Aside from helping to increase the return on your marketing spend, your website can be your best salesperson, your online service concierge, your product catalogue and your brand confidence check. Fulfilling so many responsibilities all at once is not an easy and straightforward task. When in doubt, team up with an experienced web designer or developer to help steer your optimisation efforts in the right direction.

However, there are some things you can do today to help your conversion.

Improve your conversion rate with shorter forms

An example of CRO in action is case study Imagescape, which saw a whopping 160% increase in form submissions. What did they do? They simply decreased their form fields from 11 to 4. Simplifying a lengthy check-out process made it more user-friendly and reduced the hurdles, especially to those who are time-poor or on the fence.

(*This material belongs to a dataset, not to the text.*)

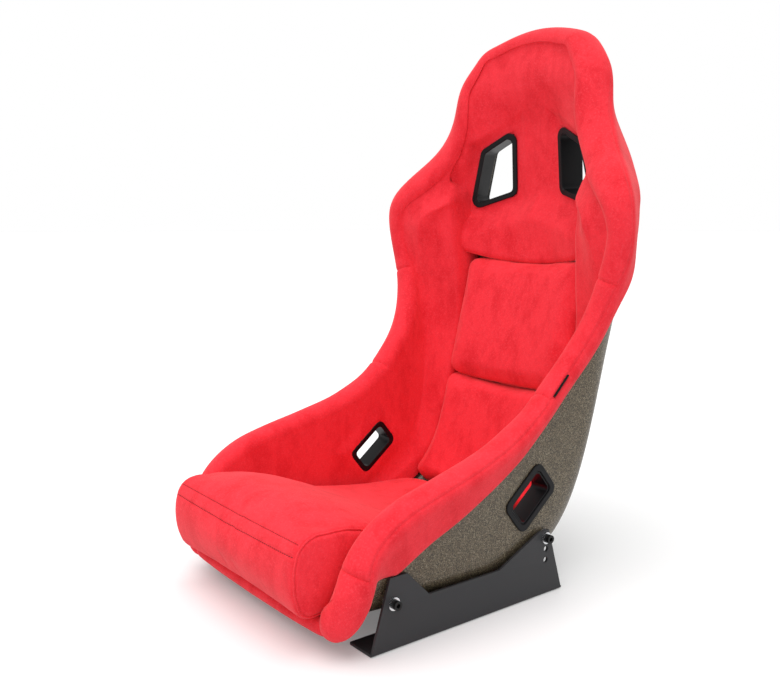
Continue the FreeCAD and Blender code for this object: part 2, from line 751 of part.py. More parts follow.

While we don’t deny the power of digital marketing, we can’t stress enough to get the order right. Fix the leaky bucket and ensure your website is geared to convert visitors into customers first.

Improve the legibility of your content with thoughtful content design

There’s no point spending lots on a copywriter if no one reads your content. Nowadays, users have an average attention span of 13 seconds, with a study showing that 69% of website content is never seen by visitors. It’s your job to make your website copy more digestible and scannable for your users, especially those who might be time-poor or on the go.

Design is not just restricted to your imagery; content design is just as important too. With better-looking content, you increase the chance that your message is understood. The Nielsen Norman Group found that 70% of people read through content if there are clear bullet points, compared to 55% who look at lists without bullet points.

With shorter paragraphs, subheadings and well-placed bullet points, you enable users to skim through your content quicker and anchor their scroll to the content that is relevant to them.

Ensure your contact details are easily accessible

Two statistics to highlight the importance of this.

Contact details are a source of credibility and trust for web users unfamiliar with your company and hard-to-find information greatly decreases the chance that users will call or book. If your contact information is sitting at the end of a long page of content, your users might miss it altogether.

A great way to tackle this is to consider a persistent navigation bar or a ‘Contact us’ link that sits in your primary navigation. Most users expect this so will remove any potential hurdle of how to reach out to your team.

Great conversion is just around the corner

High conversion at the website level looks like more engaged leads completing your booking form, more direct calls to your sales teams, more successful check-outs and higher organic rankings on the Google search results page.

With your website running at its full potential, the additional marketing dollars you spend are better set up to turn traffic into profit!